|Riccardo Volpi, Cesar de Souza, Yannis Kalantidis, Diane Larlus, Gregory Rogez|
|Findings of the Workshop on Continual Learning in Computer Vision (CLVISION) at the Conference on Computer Vision and Pattern Recognition (CVPR), virtual event, 25 June 2021|
Most learning algorithms rely on certain assumptions to work properly, namely that a) all training data is available before training, and b) all training data belongs to the same distribution. However, it should be easy to see those assumptions do not always hold true in practice. A robot interacting with the environment may obtain new data samples as time goes by; a SaaS operator may want to improve models which have already been
trained and deployed without re-starting training from scratch or revisiting all data samples already seen by the model; or one could want to learn a model on a potentially infinite source of data.
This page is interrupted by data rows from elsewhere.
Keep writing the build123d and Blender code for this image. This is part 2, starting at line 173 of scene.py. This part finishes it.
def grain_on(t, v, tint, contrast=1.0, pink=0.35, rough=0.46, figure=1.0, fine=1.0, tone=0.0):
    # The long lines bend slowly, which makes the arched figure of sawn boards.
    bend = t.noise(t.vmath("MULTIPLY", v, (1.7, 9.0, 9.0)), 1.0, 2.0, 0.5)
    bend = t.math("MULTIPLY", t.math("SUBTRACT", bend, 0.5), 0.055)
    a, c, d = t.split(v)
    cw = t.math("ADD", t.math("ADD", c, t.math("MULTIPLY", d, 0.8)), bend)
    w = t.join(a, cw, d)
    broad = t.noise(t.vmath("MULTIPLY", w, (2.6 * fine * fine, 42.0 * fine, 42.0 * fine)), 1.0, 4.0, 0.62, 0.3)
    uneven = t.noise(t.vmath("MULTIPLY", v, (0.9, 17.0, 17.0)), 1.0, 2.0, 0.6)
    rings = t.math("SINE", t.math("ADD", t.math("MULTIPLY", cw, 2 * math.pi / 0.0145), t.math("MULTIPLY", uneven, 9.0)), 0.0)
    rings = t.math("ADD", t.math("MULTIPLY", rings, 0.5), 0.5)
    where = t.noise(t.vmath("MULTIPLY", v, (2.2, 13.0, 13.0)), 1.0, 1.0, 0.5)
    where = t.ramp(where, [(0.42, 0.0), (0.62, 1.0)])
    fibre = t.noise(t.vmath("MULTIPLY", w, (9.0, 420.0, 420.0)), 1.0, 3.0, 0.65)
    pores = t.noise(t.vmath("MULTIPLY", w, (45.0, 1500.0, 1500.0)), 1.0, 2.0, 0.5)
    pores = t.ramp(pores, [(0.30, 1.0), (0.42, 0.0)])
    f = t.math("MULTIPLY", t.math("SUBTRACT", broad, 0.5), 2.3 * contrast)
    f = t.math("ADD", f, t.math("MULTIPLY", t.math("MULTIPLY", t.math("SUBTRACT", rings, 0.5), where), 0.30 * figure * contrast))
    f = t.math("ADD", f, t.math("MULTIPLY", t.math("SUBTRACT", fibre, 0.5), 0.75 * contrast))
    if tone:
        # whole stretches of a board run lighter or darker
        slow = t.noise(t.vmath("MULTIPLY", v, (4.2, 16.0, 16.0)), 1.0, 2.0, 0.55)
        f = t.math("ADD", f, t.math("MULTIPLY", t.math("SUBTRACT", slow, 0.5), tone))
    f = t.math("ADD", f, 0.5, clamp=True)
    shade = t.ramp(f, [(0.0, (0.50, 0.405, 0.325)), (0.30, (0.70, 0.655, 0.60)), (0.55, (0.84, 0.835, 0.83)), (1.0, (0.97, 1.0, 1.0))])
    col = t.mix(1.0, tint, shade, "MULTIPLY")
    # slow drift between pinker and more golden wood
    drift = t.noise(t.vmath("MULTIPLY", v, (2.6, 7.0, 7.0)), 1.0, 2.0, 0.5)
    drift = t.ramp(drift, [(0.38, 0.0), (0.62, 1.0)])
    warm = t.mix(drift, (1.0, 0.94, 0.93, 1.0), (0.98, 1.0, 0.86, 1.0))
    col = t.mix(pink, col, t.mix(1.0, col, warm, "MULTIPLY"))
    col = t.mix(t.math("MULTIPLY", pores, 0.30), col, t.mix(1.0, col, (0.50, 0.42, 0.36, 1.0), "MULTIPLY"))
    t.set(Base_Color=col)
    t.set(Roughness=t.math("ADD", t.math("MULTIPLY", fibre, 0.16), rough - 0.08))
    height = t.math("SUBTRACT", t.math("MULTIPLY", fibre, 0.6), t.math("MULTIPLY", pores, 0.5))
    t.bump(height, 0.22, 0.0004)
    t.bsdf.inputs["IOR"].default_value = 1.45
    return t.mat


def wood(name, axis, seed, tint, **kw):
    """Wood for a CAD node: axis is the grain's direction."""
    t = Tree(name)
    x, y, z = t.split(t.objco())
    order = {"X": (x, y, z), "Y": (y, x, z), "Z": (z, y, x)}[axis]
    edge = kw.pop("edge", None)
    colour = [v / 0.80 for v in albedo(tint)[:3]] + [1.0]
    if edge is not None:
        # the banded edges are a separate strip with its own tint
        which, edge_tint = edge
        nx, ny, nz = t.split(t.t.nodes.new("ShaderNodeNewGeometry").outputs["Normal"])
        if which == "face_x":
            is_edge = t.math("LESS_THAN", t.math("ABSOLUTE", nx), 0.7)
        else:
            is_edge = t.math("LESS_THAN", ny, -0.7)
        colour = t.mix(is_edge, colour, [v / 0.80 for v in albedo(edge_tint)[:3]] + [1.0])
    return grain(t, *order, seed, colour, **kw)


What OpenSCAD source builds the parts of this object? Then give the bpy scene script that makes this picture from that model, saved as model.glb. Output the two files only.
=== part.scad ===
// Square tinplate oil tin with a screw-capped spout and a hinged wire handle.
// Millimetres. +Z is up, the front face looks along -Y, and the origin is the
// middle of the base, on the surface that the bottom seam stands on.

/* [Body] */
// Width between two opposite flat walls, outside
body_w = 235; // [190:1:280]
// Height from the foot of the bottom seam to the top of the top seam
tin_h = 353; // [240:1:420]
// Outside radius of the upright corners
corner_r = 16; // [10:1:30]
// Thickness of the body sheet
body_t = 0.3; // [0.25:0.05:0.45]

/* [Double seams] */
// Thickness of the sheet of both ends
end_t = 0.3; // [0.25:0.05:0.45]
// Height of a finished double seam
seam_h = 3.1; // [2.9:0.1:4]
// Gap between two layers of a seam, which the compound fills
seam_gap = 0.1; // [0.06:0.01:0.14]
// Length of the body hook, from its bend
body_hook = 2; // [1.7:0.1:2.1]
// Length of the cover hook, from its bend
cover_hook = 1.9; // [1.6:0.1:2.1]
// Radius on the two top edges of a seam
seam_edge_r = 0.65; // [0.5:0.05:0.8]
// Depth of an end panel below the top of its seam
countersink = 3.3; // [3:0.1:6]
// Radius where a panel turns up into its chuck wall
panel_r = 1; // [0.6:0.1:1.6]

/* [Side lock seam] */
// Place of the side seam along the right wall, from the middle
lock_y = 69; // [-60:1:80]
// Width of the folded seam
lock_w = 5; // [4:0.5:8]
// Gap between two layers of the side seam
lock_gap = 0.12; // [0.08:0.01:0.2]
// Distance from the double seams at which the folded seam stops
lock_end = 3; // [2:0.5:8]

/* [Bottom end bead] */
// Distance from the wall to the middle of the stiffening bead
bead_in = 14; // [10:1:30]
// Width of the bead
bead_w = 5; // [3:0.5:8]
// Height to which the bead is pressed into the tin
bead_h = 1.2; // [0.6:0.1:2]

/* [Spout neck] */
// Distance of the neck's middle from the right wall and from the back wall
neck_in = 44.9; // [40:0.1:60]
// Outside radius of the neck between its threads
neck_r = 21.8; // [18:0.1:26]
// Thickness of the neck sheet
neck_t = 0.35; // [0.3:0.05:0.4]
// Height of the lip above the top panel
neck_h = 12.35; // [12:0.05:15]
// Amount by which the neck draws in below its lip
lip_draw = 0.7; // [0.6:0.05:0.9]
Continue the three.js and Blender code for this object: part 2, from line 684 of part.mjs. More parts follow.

In this work, we explore memory-based methods to efficiently train neural networks when training samples are provided in the form of a data stream whose underlying distribution changes in well-distinct domains—on which we desire to perform uniformly well. We show that different memory-update strategies have a deep impact in the efficacy of the learning, addressing the catastrophic forgetting phenomena often associated with a shift in the input domain. We provide a protocol for assessing the characteristics of different strategies and show how choosing them correctly can result in models that are less sensitive to a particular choice of hyper-parameters, such as the learning rate.